The Minister will be pleased to hear that I broadly support the Bill and, given the generalities that she has heard around the Chamber today, that I will confine my remarks to the detail of the Bill itself. It is a wholly necessary piece of legislation to keep the show on the road as we prepare to leave the EU. Continuity will be fundamental to ensuring that we get the best for the British economy.

It is good that the Government improved the Bill in the Commons; for example, the change in the duration of sunset clauses, which the Minister mentioned in her opening remarks, and the reassurances of parliamentary scrutiny. I find the Bill in rather better shape than some others that have made their way to the Lords in recent times. However, the argument in the Commons that the Government should emulate the European Parliament’s powers in the provisions of the Bill is flawed, and they should resist those sorts of moves here if it comes to it. Although there are elements of the scrutiny of trade negotiations where the European Parliament does a very good job, there are others where it is effectively a sui generis institution: it reflects the weight and strength of national groups. For those of us observing TTIP, when we hoped that it would go through, it was evident that the trade preferences and political priorities of certain countries prevailed, while those of others did not. It was not a level playing field and some countries were disadvantaged by that. It was hardly a negotiation that delivered for all 28. Although the EP attempted to improve it, it seems just as well that it did not go forward in the way it was likely to.

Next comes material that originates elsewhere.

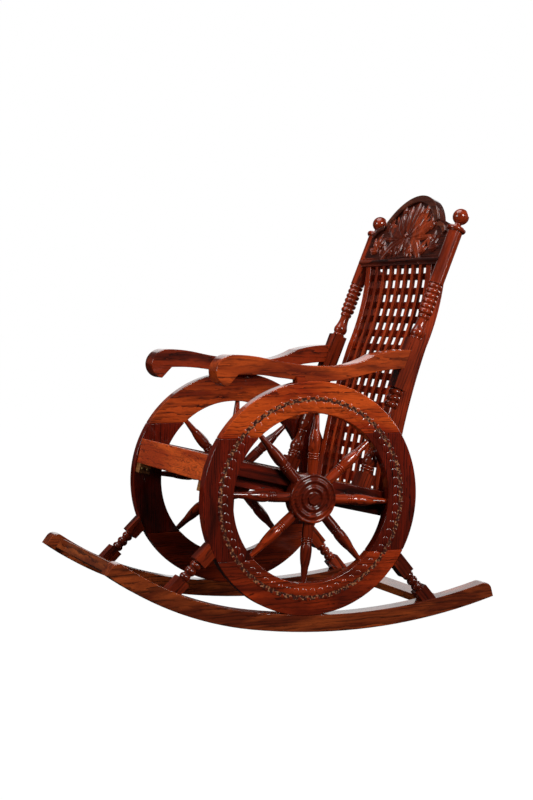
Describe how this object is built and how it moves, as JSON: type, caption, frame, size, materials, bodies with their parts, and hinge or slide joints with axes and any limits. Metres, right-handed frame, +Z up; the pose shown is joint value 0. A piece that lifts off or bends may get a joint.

Clause 3 concerns parliamentary scrutiny. I note the debates in the other place on enhancing scrutiny. I have similar aspirations for what we do with the Bill in this Chamber. I have no doubt that we will see debates along those lines and amendments of those sorts moved here and I look forward to debating them. But when it comes to parliamentary approval of the negotiating mandate, as well as the requirement for the Government to publish their negotiating text at the end of each round of negotiations, I urge against this level of micromanagement. In trade negotiations, both sides have red lines but these are not necessarily disclosed as they form part of the give and take of the negotiation itself. I cannot see how giving Parliament, in effect, control of the negotiation would lead to a more optimal result in that regard.

I welcome the improvements to parliamentary scrutiny in Clause 4 but it is not entirely clear to me why the clause was deemed necessary given the concessions made in Clauses 2 and 3. I know that the Minister is required to lay a report as soon as possible after the trade agreement is ratified to explain why it was not possible to do so before ratification but perhaps we might be given an indication of the cases that are so exceptional that ex post facto reports would be deemed necessary. This exceptional cases clause seems to slightly contradict the powers that the Minister has.

Turning to the Trade Remedies Authority, paragraph 2(2) of Schedule 4 restricts the total number of members of the authority to nine. This appears unduly restrictive. Perhaps the Minister will tell us why the Government have settled on a firm figure rather than having a range, such as nine to 12. One can foresee situations where, over time, in a complex, multisectoral, comprehensive future agreement taking several years, it might be helpful to expand the membership of the TRA to bring on board those with specific and particular skills, to build flexibility into the body’s governance. In paragraph 2(4) the Government are rather more flexible about how they define good governance. It states:

“The Secretary of State and the Chair must ensure, so far as practicable, that the number of non-executive members is at all times greater than the number of executive members”.


That seems rather too tentative. If the Trade Remedies Authority is to be accountable, as it should be, the number of non-executives should always exceed the number of executive members. I hope the Government will look again at that in Committee. If the restriction in paragraph 2(2) was resolved, it is likely that the issue in paragraph 2(4) of the balance between executive and non-executive members would conflict. I look forward to the Government’s response in that regard.

I will conclude on a general point. I see this as a necessary Bill to prepare the ground for Britain’s withdrawal from the EU. Here in the Lords we have a duty to improve it and I have no doubt that we will. The European Union (Withdrawal) Act is now behind us and we need to move forward to put in place machinery in government and Parliament to ensure continuity and build on the UK’s interests as an open, globally significant trading nation, building on a philosophy articulated by Adam Smith and David Ricardo more than 250 years ago. We know how to trade, we know how to make things that other people want, and we know how to work with others to make multilateral institutions fairer and more effective. I have no doubt that we will face significant challenges in the period immediately following our exit from EU arrangements, but I also remain open to new opportunities for trade with new partners—and, more importantly, in new sectors—as the global economy changes and evolves, as it is doing, with phenomenal speed. The challenge still awaits us but for now we need to get on with the Bill.